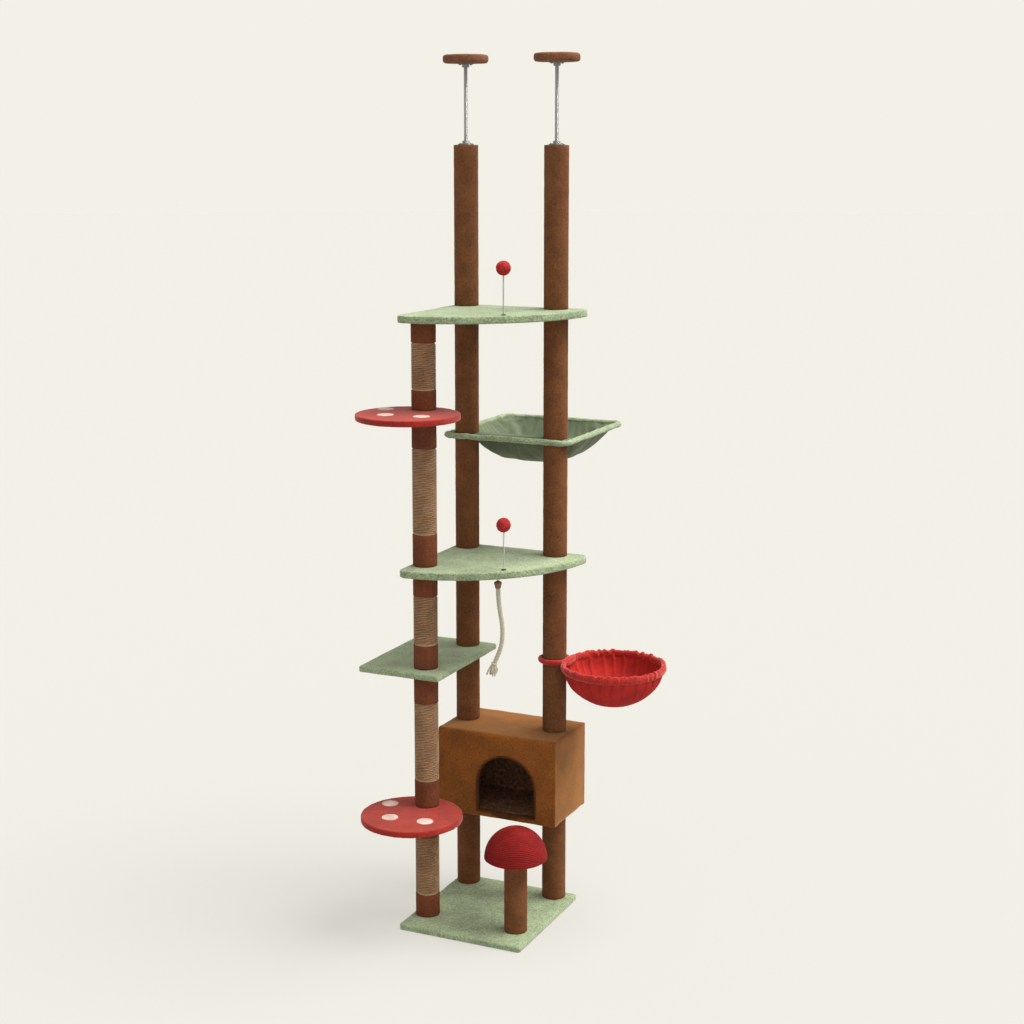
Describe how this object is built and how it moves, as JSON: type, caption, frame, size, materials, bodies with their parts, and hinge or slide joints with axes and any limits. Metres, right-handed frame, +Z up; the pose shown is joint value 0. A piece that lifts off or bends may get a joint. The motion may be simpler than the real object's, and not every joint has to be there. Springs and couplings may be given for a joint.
{
  "type": "cat tree",
  "caption": "Tall floor-to-ceiling cat tree with plush posts, quarter-round shelves, mushroom steps, a box house, a framed hammock, a hanging nest and screw-out ceiling pads.",
  "frame": {"origin": "centre of the base board, on its underside, where the tree stands on the floor", "axes": "+Z up; -Y towards the scratching post and mushroom; +X towards the nest"},
  "size_m": [0.837, 0.933, 2.596],
  "materials": {
    "particle_board": "raw board",
    "black_felt": "needled felt",
    "green_plush": "short pile",
    "dark_fur_lining": "mottled pile",
    "brown_house_plush": "short pile",
    "white_felt": "felt",
    "brown_plush": "short pile",
    "sisal_winding": "wound sisal",
    "coated_steel": "powder coat",
    "green_cloth": "short pile",
    "plated_steel": "nickel plated",
    "zinc_steel": "zinc plated",
    "pad_plush": "short pile",
    "threaded_steel": "rolled thread",
    "red_plush": "short pile",
    "pompom_plush": "pile",
    "spring_steel": "drawn wire",
    "wood_core": "turned wood",
    "red_cord_winding": "wound cord",
    "red_cloth": "brushed cloth",
    "cotton_rope": "twisted cotton",
    "moulded_plastic": "moulded",
    "paper_tube": "spiral wound paper",
    "brown_plastic": "moulded"
  },
  "bodies": {
    "tree": {"base_board": "particle_board", "base_liner": "black_felt", "base_plush": "green_plush", "condo_front_panel": "particle_board", "condo_lining": "dark_fur_lining", "condo_panels": "particle_board", "condo_plush_cover": "brown_house_plush", "disc_spots": "white_felt", "front_post_plush_1": "brown_plush", "front_post_plush_2": "brown_plush", "front_post_plush_3": "brown_plush", "front_post_plush_4": "brown_plush", "front_post_plush_5": "brown_plush", "front_post_sisal": "sisal_winding", "hammock_frame": "coated_steel", "hammock_sling": "green_cloth", "jack_sockets": "plated_steel", "joining_studs": "zinc_steel", "left_post_plush_1": "brown_plush", "left_post_plush_2": "brown_plush", "left_post_plush_3": "brown_plush", "left_post_plush_4": "brown_plush", "left_post_plush_5": "brown_plush", "left_post_plush_6": "brown_plush", "lower_disc_plush": "red_plush", "middle_shelf_plush": "green_plush", "mushroom_cap_core": "wood_core", "mushroom_cap_winding": "red_cord_winding", "mushroom_stem_plush": "brown_plush", "panel_bolts": "zinc_steel", "post_end_plugs": "moulded_plastic", "post_tubes": "paper_tube", "right_post_plush_1": "brown_plush", "right_post_plush_2": "brown_plush", "right_post_plush_3": "brown_plush", "right_post_plush_4": "brown_plush", "right_post_plush_5": "brown_plush", "right_post_plush_6": "brown_plush", "shelf_boards": "particle_board", "side_step_plush": "green_plush", "top_shelf_plush": "green_plush", "toy_sockets": "moulded_plastic", "upper_disc_plush": "red_plush"},
    "left_jack": {"left_jack_rod": "threaded_steel", "left_pad_flange": "plated_steel", "left_ceiling_pad": "pad_plush"},
    "right_jack": {"right_jack_rod": "threaded_steel", "right_pad_flange": "plated_steel", "right_ceiling_pad": "pad_plush"},
    "upper_toy": {"upper_toy_ball": "pompom_plush", "upper_toy_spring": "spring_steel"},
    "lower_toy": {"lower_toy_ball": "pompom_plush", "lower_toy_spring": "spring_steel"},
    "rope": {"play_rope": "cotton_rope", "play_rope_tassel": "cotton_rope", "rope_ferrule": "brown_plastic"},
    "nest": {"nest_ring": "coated_steel", "nest_bowl": "red_cloth"}
  },
  "joints": [
    {"name": "nest_swing", "type": "hinge", "parent": "tree", "child": "nest", "pos_m": [0.138, 0.177, 0.783], "axis": [0, 0, 1], "range_deg": [-45, 90]},
    {"name": "rope_swing", "type": "hinge", "parent": "tree", "child": "rope", "pos_m": [0.065, -0.074, 1.079], "axis": [-0.419, 0.908, 0], "range_deg": [-25, 25]},
    {"name": "left_jack_extend", "type": "slide", "parent": "tree", "child": "left_jack", "axis": [0, 0, 1], "range_m": [-0.18, 0.1]},
    {"name": "right_jack_extend", "type": "slide", "parent": "tree", "child": "right_jack", "axis": [0, 0, 1], "range_m": [-0.18, 0.1]},
    {"name": "lower_toy_bend", "type": "hinge", "parent": "tree", "child": "lower_toy", "pos_m": [0.08, -0.067, 1.138], "axis": [0.419, -0.908, 0], "range_deg": [-30, 30], "stiffness_Nm_per_rad": 0.4, "deforming": ["lower_toy_spring"]},
    {"name": "upper_toy_bend", "type": "hinge", "parent": "tree", "child": "upper_toy", "pos_m": [0.08, -0.067, 1.884], "axis": [0.419, -0.908, 0], "range_deg": [-30, 30], "stiffness_Nm_per_rad": 0.4, "deforming": ["upper_toy_spring"]}
  ]
}
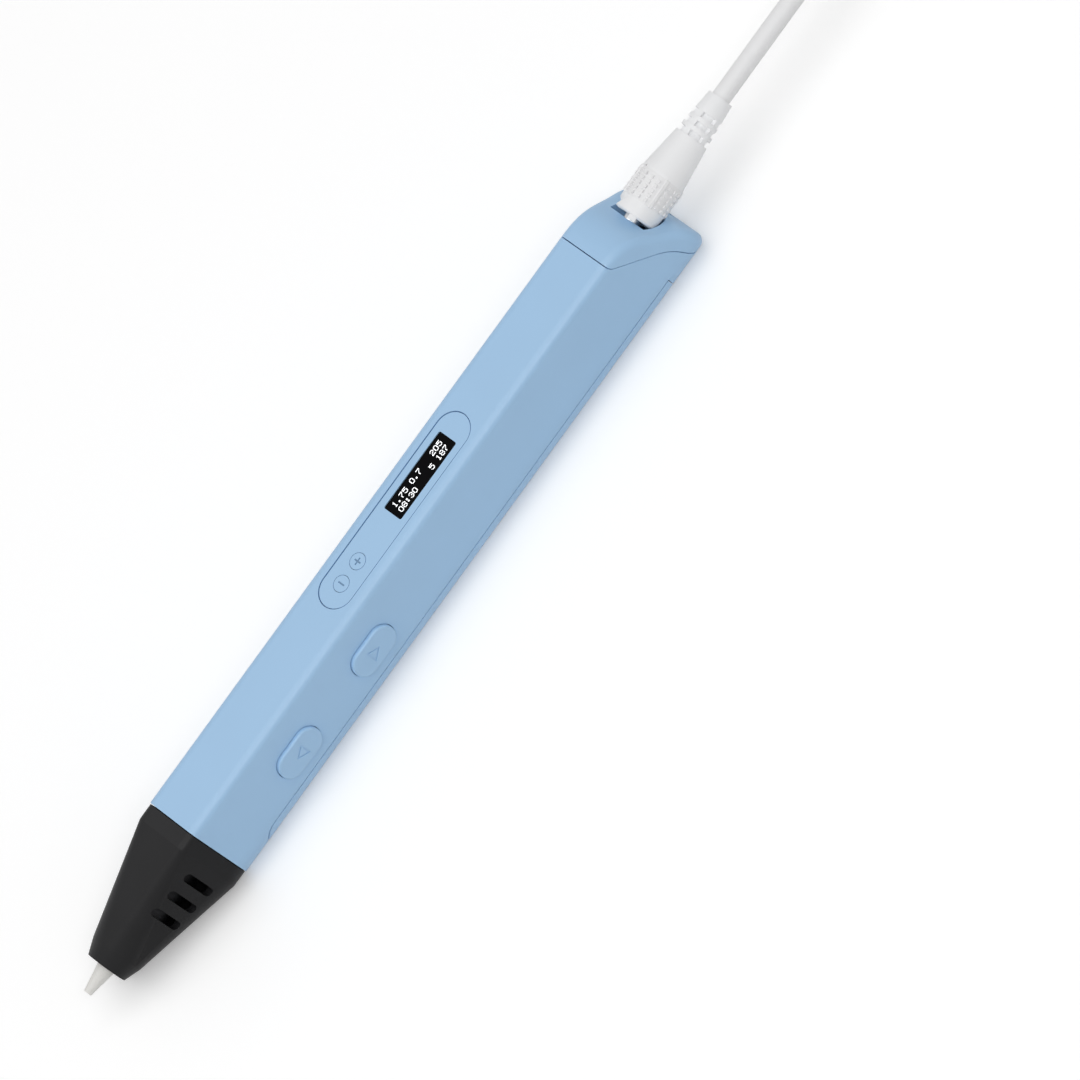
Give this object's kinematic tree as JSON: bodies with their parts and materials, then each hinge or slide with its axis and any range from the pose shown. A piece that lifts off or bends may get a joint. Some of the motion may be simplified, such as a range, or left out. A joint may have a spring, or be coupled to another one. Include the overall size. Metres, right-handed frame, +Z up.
{
  "type": "three d pen",
  "caption": "Hand-held printing pen that melts and pushes out plastic filament, with display, feed buttons, a replaceable nozzle and a plugged-in power cord.",
  "frame": {"origin": "on the flat underside, below the middle of the body between nozzle tip and rear face", "axes": "+X along the body from the nozzle to the rear face, +Z up through the display face, side buttons facing -Y"},
  "size_m": [0.356, 0.0342, 0.0196],
  "materials": {
    "body_blue": "satin",
    "nose_black": "satin",
    "black_plastic": "matte",
    "steel": "satin",
    "window_black": "gloss",
    "board_green": "satin",
    "aluminium": "satin",
    "brass": "satin",
    "ceramic_white": "satin",
    "ptfe_white": "satin",
    "frame_grey": "matte",
    "lead_red": "satin",
    "gear_white": "satin",
    "cable_white": "satin",
    "chrome": "polished",
    "tie_grey": "matte"
  },
  "bodies": {
    "casing": {"main_shell": "body_blue", "bottom_cover": "body_blue", "end_cap": "body_blue", "nose_cone": "nose_black", "inlet_bush": "black_plastic", "cover_screws": "steel", "display_panel": "body_blue", "display_window": "window_black", "oled_module": "window_black", "top_switches": "black_plastic", "side_switches": "black_plastic", "key_board": "board_green", "main_board": "board_green", "board_screws": "steel", "board_chips": "black_plastic", "capacitor": "aluminium", "power_board": "board_green", "power_jack": "black_plastic", "jack_pin": "brass", "nozzle": "ceramic_white", "hot_tube": "steel", "heater": "ceramic_white", "heat_shield": "aluminium", "hot_end_plate": "black_plastic", "thermistor": "black_plastic", "liner_tube": "ptfe_white", "drive_frame": "frame_grey", "gearbox": "steel", "motor": "steel", "screw_bushes": "brass", "arm_pivot_pin": "steel", "idler_spring": "steel", "guide_tube": "ptfe_white", "power_leads": "lead_red", "motor_leads": "lead_red", "heater_lead": "ptfe_white"},
    "minus_key": {"minus_button": "body_blue", "minus_plunger": "black_plastic"},
    "plus_key": {"plus_button": "body_blue", "plus_plunger": "black_plastic"},
    "feed_key": {"feed_button": "body_blue", "feed_plunger": "black_plastic"},
    "retract_key": {"retract_button": "body_blue", "retract_plunger": "black_plastic"},
    "pinion": {"drive_pinion": "brass"},
    "screw_unit": {"feed_screw": "steel", "driven_gear": "gear_white"},
    "idler": {"idler_arm": "frame_grey", "roller_pin": "steel"},
    "roller": {"idler_roller": "steel"},
    "power_plug": {"plug_body": "cable_white", "plug_barrel": "chrome", "plug_insulator": "black_plastic", "power_cord": "cable_white", "cord_hank": "cable_white", "cord_tail": "cable_white", "cord_tie": "tie_grey", "usb_plug_body": "cable_white", "usb_shell": "chrome", "usb_tongue": "ceramic_white"}
  },
  "joints": [
    {"name": "feed_button_press", "type": "slide", "parent": "casing", "child": "feed_key", "axis": [0, 0.9659, -0.2588], "range_m": [0, 0.0005], "stiffness_N_per_m": 400, "springref_m": -0.0005},
    {"name": "retract_button_press", "type": "slide", "parent": "casing", "child": "retract_key", "axis": [0, 0.9659, -0.2588], "range_m": [0, 0.0005], "stiffness_N_per_m": 400, "springref_m": -0.0005},
    {"name": "minus_button_press", "type": "slide", "parent": "casing", "child": "minus_key", "axis": [0, 0, -1], "range_m": [0, 0.0003], "stiffness_N_per_m": 400, "springref_m": -0.0005},
    {"name": "plus_button_press", "type": "slide", "parent": "casing", "child": "plus_key", "axis": [0, 0, -1], "range_m": [0, 0.0003], "stiffness_N_per_m": 400, "springref_m": -0.0005},
    {"name": "feed_screw_spin", "type": "hinge", "parent": "casing", "child": "screw_unit", "pos_m": [-0.0455, -0.00205, 0.01195], "axis": [1, 0, 0], "continuous": true},
    {"name": "pinion_spin", "type": "hinge", "parent": "casing", "child": "pinion", "pos_m": [-0.0407, 0.00171, 0.01381], "axis": [1, 0, 0], "continuous": true},
    {"name": "idler_arm_swing", "type": "hinge", "parent": "casing", "child": "idler", "pos_m": [-0.0399, 0.00169, 0.00548], "axis": [0, 0.866, 0.5], "range_deg": [-4, 4], "stiffness_Nm_per_rad": 0.05, "deforming": ["idler_spring"]},
    {"name": "idler_roller_spin", "type": "hinge", "parent": "idler", "child": "roller", "pos_m": [-0.0455, 0.00169, 0.00548], "axis": [0, 0.866, 0.5], "continuous": true},
    {"name": "power_plug_pull", "type": "slide", "parent": "casing", "child": "power_plug", "axis": [1, 0, 0], "range_m": [0, 0.012]}
  ],
  "couplings": [
    {"joint": "pinion_spin", "follows": "feed_screw_spin", "ratio": -1.8}
  ]
}
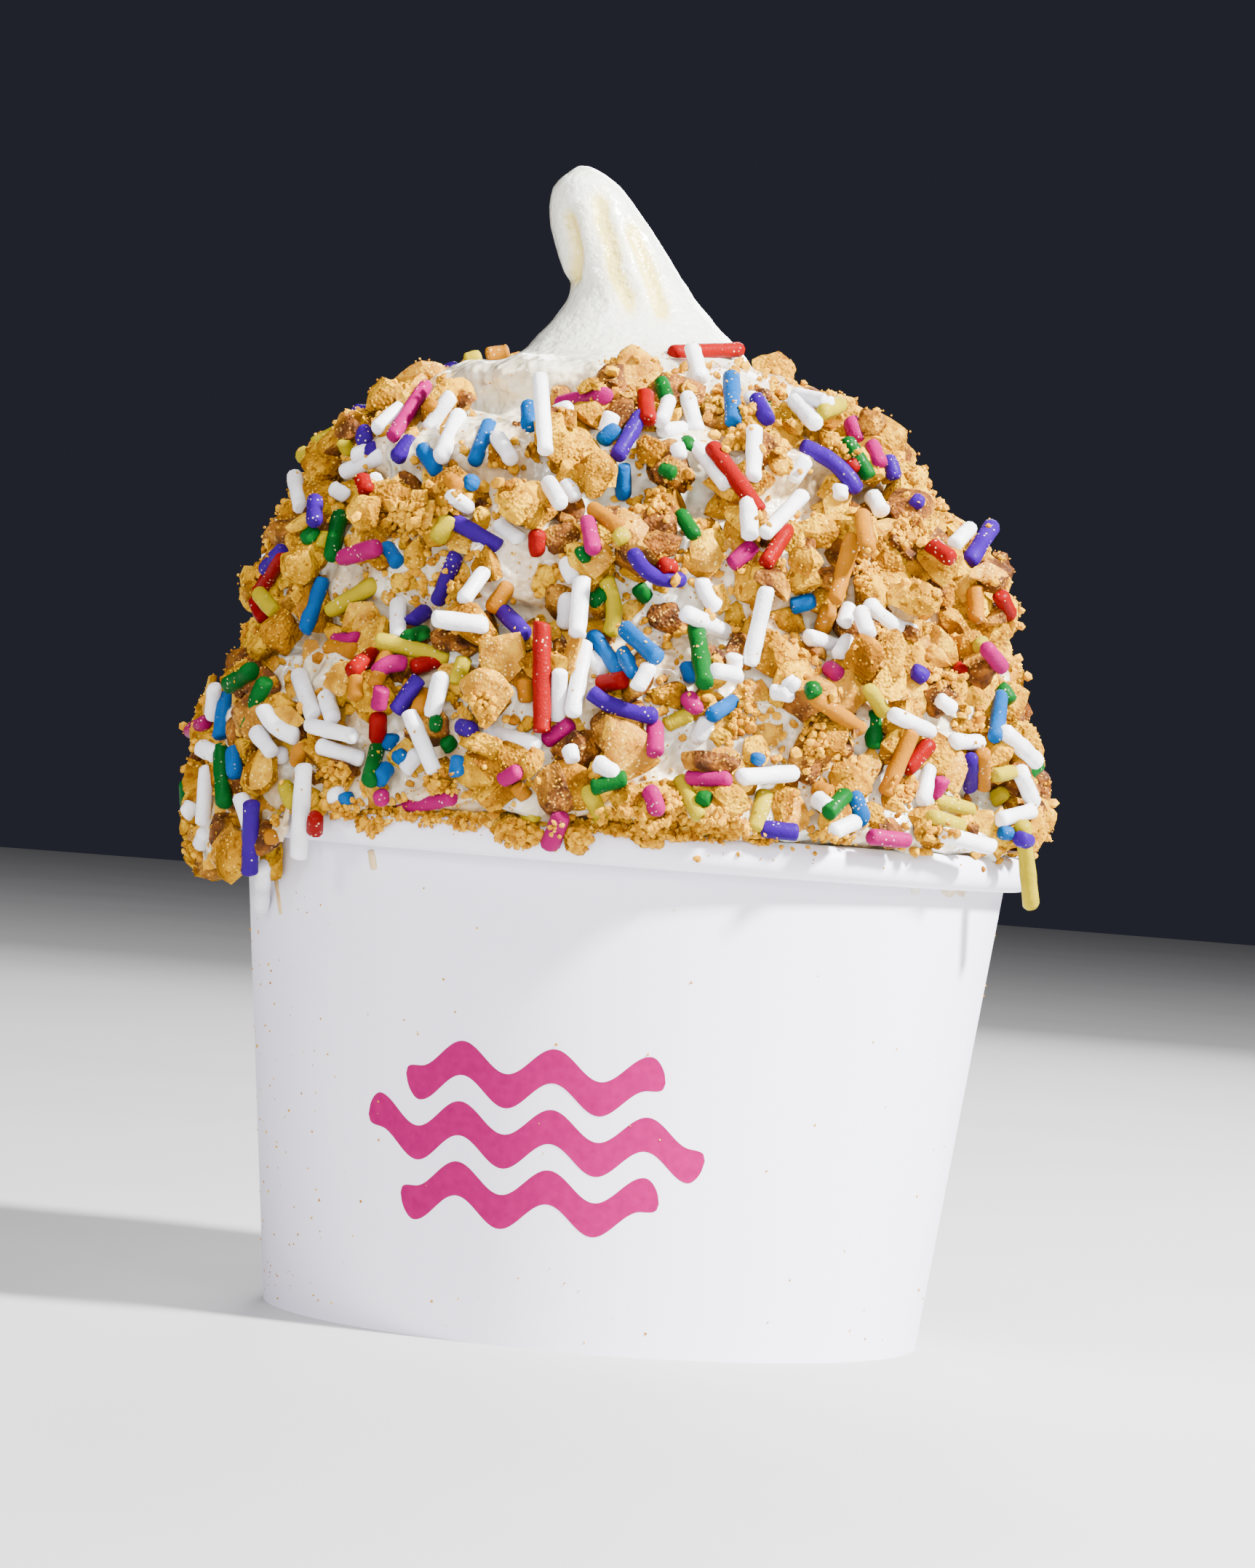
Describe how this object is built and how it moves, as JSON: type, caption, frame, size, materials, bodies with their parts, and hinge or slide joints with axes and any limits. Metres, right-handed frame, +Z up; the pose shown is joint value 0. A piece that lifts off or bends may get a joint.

****************************************

--- SHORT TASK ---
Lines containing the string "from" are to be selected and copied.

--- RESULT ---
Give this object's kinematic tree as JSON: bodies with their parts and materials, then each hinge or slide with its axis and any range from the pose shown. A piece that lifts off or bends may get a joint. Some of the motion may be simplified, such as a range, or left out. A joint may have a spring, or be coupled to another one. Include the overall size. Metres, right-handed frame, +Z up.
  "frame": {"origin": "on the flat underside, below the middle of the body between nozzle tip and rear face", "axes": "+X along the body from the nozzle to the rear face, +Z up through the display face, side buttons facing -Y"},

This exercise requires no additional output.